After the profile has been attached you then apply the profile.  Applying the profile will apply all the configurartion settings saved in the Host Profile to the host.  For host specific settings, like the IP address for the vMotion networks, you will be prompted to provide the required values.  To apply the host profile:

  1. Right-clicking the ESXi 4.1 host and choose “Host Profile -> Manage Profile… -> Apply Profile…”. 
  2. In the ensuing pop-up provide any values for host specific settings and choose “Next”. 
  3. Once all the required values have been provided click "Finish" to apply the changes to the host.  




(Note, in some cases you may need to apply the Host Profile twice as some changes may require  other changes be committed first).

After the Host Profle has been applied take the host out of maintenance mode by right-clicking the host and choosing "Exit Maintenance Mode…".  At this point the host should be fully configured and capable of hosting VMs.  I recommend testing the host by migrating a few less critical VMs first.  Once you are confident the host is working as expected you can then proceed to migrate the next host in the cluster.

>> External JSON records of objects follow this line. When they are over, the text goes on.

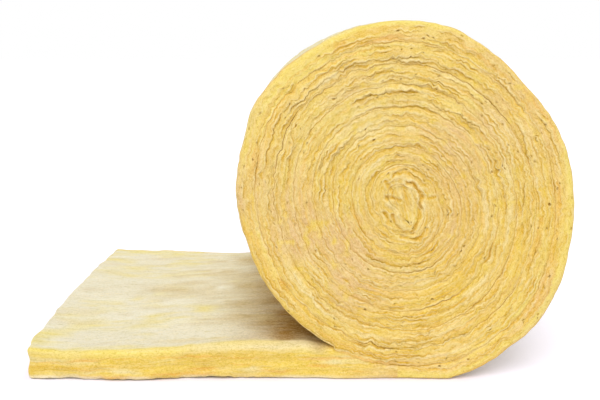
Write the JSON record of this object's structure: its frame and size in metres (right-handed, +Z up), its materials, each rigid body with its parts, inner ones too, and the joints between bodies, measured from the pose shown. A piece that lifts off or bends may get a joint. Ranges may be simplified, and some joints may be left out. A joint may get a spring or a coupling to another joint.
{
  "type": "insulation roll",
  "caption": "Roll of soft glass wool lying on its side, wound as a spiral from one thick blanket, with the blanket's outer end unrolled flat along the floor.",
  "frame": {"origin": "on the underside, straight below the roll's axis, at half the blanket's width", "axes": "+X from the roll away from its laid-out end, +Y along the roll's axis, +Z up"},
  "size_m": [0.8264, 0.6, 0.543],
  "materials": {
    "glass_wool": "soft yellow fibre, no facing"
  },
  "bodies": {
    "root": {"glass_wool_blanket": "glass_wool"}
  },
  "joints": []
}
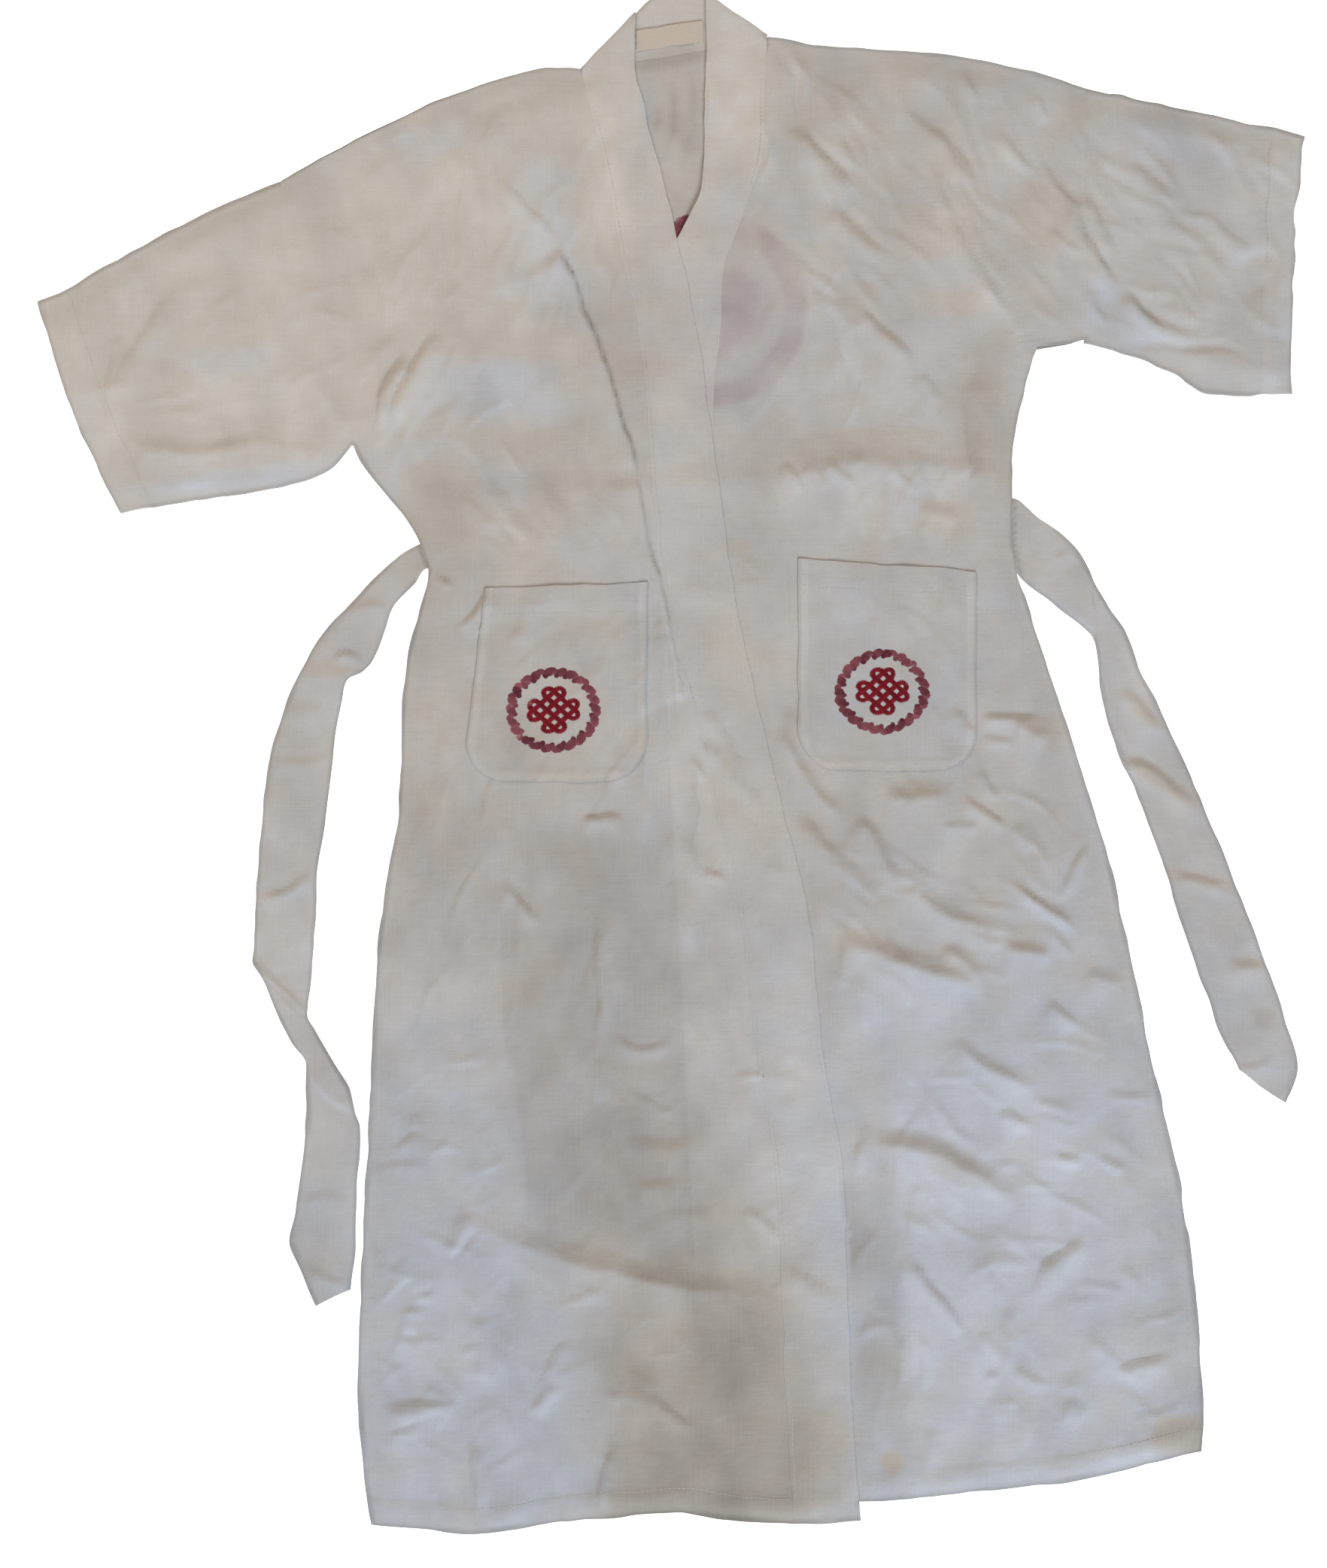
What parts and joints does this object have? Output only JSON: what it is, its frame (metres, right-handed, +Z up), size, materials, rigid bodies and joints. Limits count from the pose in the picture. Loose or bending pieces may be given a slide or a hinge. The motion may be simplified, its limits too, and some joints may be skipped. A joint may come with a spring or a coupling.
{
  "type": "embroidered robe",
  "caption": "Light wrap robe laid flat, with short wide sleeves, a long neckband, patch pockets with embroidered roundels and a cloth belt",
  "frame": {"origin": "middle of the robe's outline seen from above, on the floor it lies on", "axes": "+Y from the hem to the neck, +X to the wearer's left, +Z up out of the front of the robe"},
  "size_m": [1.009, 1.2324, 0.0094],
  "materials": {
    "robe_cloth": "matte off-white plain weave, slightly sheer",
    "band_cloth": "the same weave sewn double, so denser",
    "pocket_cloth": "the same weave, patched on, with dull maroon embroidery in the visual",
    "belt_cloth": "the same weave, in one long strip",
    "label_weave": "smooth close weave, bare"
  },
  "bodies": {
    "root": {"back_panel": "robe_cloth", "front_left": "robe_cloth", "front_right": "robe_cloth", "sleeve_left": "robe_cloth", "sleeve_right": "robe_cloth", "neckband": "band_cloth", "pocket_left": "pocket_cloth", "pocket_right": "pocket_cloth", "label": "label_weave", "belt": "belt_cloth"}
  },
  "joints": []
}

Installing ESXi is pretty straightforward.  You simply boot the host using the installation media and follow the prompts.  Remember the install will overwrite the boot disk, so be sure to migrate any VMs or templates off the boot disk before installing.  It is also important to be aware that any local disks that are blank will automatically get formatted by the ESXi installer.  Also, if the host has access to a lot of LUNs you may want to temporarily disconnect it from the SAN to speed up the install by giving the installer less storage to scan.  After ESXi has been installed logon to the DCUI to set the root user password and configure the management network.  Once the host is back on the management network reconnect it in vCenter and complete the configuration.  If you only have a few hosts to migrate you can manually configure each host.  However, if you have a lot of hosts use Host Profiles to automate the reconfiguration.